In the meantime, they had set up a large table under a tree, spread out a long paper tablecloth and plates, ready for our al fresco meal. As all this was going on, our guide, George, appeared to be directing it all, or at least keeping track of the activities to advise us.
George, a true Cretan, kept a running conversation going with the shepherds in the local dialect, most of which even another Greek would find difficult to understand.
They had also prepared some lamb portions in another pot, which had been boiling for some time. The juices from this were added to a pot of rice for extra flavour.
Pretty soon, as they watched the pot of milk closely while it came up to temperature, they agreed it must be sterilized by now . . . so they poured a small bottle of wine vinegar into the pot of milk to curdle the milk.

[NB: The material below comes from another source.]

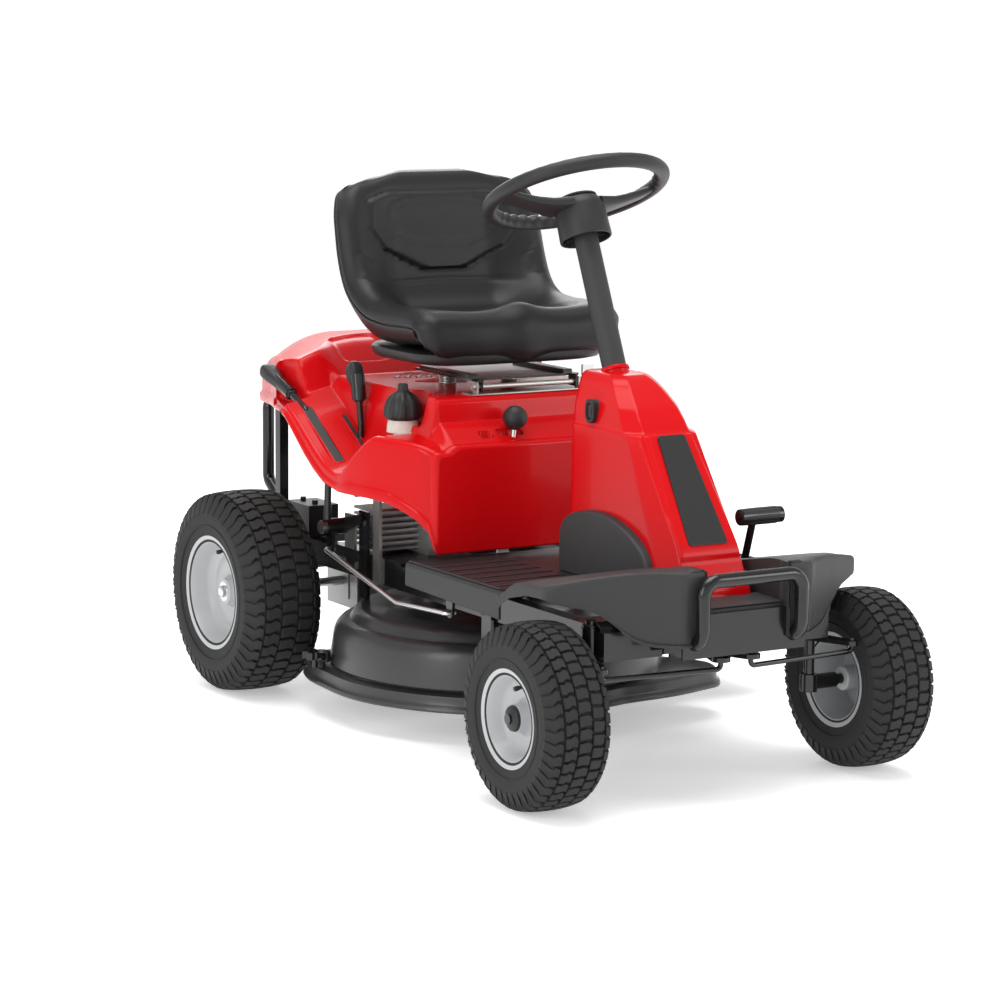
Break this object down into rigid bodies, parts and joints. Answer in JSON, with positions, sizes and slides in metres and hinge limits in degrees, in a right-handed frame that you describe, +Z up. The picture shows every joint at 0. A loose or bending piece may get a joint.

We learned that another way of doing this is to add the juice of a lemon for the same results. As they kept stirring the pot, it curdled more, eventually they had a large pot of a soft cheese, much like a cottage cheese. This was the campfire version of Myzithra cheese, a soft cheese common throughout Greece.
As this was being finished and served to the table, one of the shepherds, Spyros, had brought out some of his home-made wine for us to try. I can only say it was almost drinkable, at least I didn’t have to chew it, which I’ve had to do with some home-made wines over the years.
We all took our seats around the long table while they served us plates of boiled lamb, rice cooked in a lamb ‘gravy’, fresh Myzithra cheese and the rest of the bread George had bought earlier. Some of our crowd were not fans of some of the food, but I enjoyed every bit, although it could have used more of Koula’s herbs or spices. This lack of herbs in the meal surprised me, as we were surrounded by wild herbs, covering the mountain-side. Most of us drank water, trying not to insult Spyros about his ‘wine’.
The ambience, our Cretan hosts, the rustic methods and the thousands of years of culture behind the meal made the entire adventure a priceless experience.